Content area
Full Text
IT IS NOW obvious that computers can do a raft of things once reserved for humans. But when it comes to reading essays and rating them, computers have not played much of a role. Of course, we've all grown accustomed to spell-checkers and grammar-checkers. And we've even learned to live with their limitations. But we all know that, for evaluations of real live student papers, only a literate human reader can give an essay a proper grade.
Or do we?
Research on computer rating of essays has continued since an article on the topic appeared in the Kappan almost 30 years ago.(1) At that time everyone was surprised to learn that a computer could do as well as a single human judge.
That early work led to much research and federal support, but the world was plainly not ready for practical applications.(2) Computers were terribly expensive and rare, and software was poor and scarce. And in those early years, nothing had been achieved like today's success in essay reading.

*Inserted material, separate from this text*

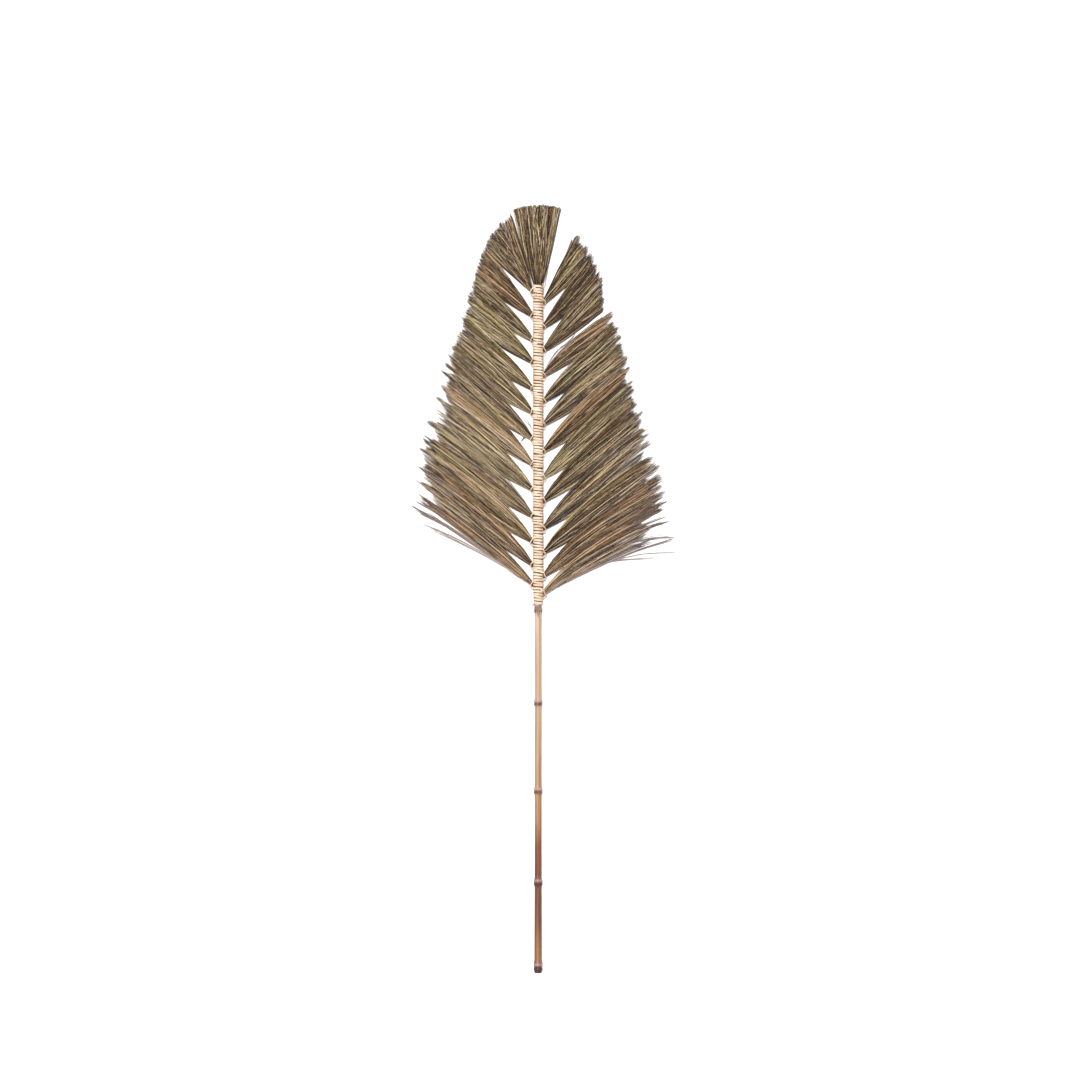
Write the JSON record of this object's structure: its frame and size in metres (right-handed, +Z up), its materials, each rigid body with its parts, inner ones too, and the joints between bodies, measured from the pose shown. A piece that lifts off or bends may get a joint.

In the past three years, however, there has once again been much activity in this area, and some successes have even seemed to promise practical applications.(3) In 1994 the Educational Testing Service (ETS) collaborated to arrange a blind test of the latest work of Project Essay Grade (PEG).
The Experiment
In mid-1994 we and our colleagues undertook a unique test of computer essay grading. It had previously been shown that Project Essay Grade could succeed in a research setting--but, until there was some blind test of the system, no one could be sure how it would work in practice.
The test we worked out used 1,314 essays supplied by ETS that had been composed on computers. These essays were written by college students taking the computer-based writing assessment that is part of the Praxis Series: Professional Assessments for Beginning Teachers, a program that is used as part of the teacher licensing process in 33 states. This constituted the largest set of essays yet analyzed by PEG.
ETS divided the essays randomly into two groups: 1,014 research essays and 300 test essays. Along with the research essays, ETS sent two human ratings that had already been collected in the operational scoring of the Praxis Series. These we...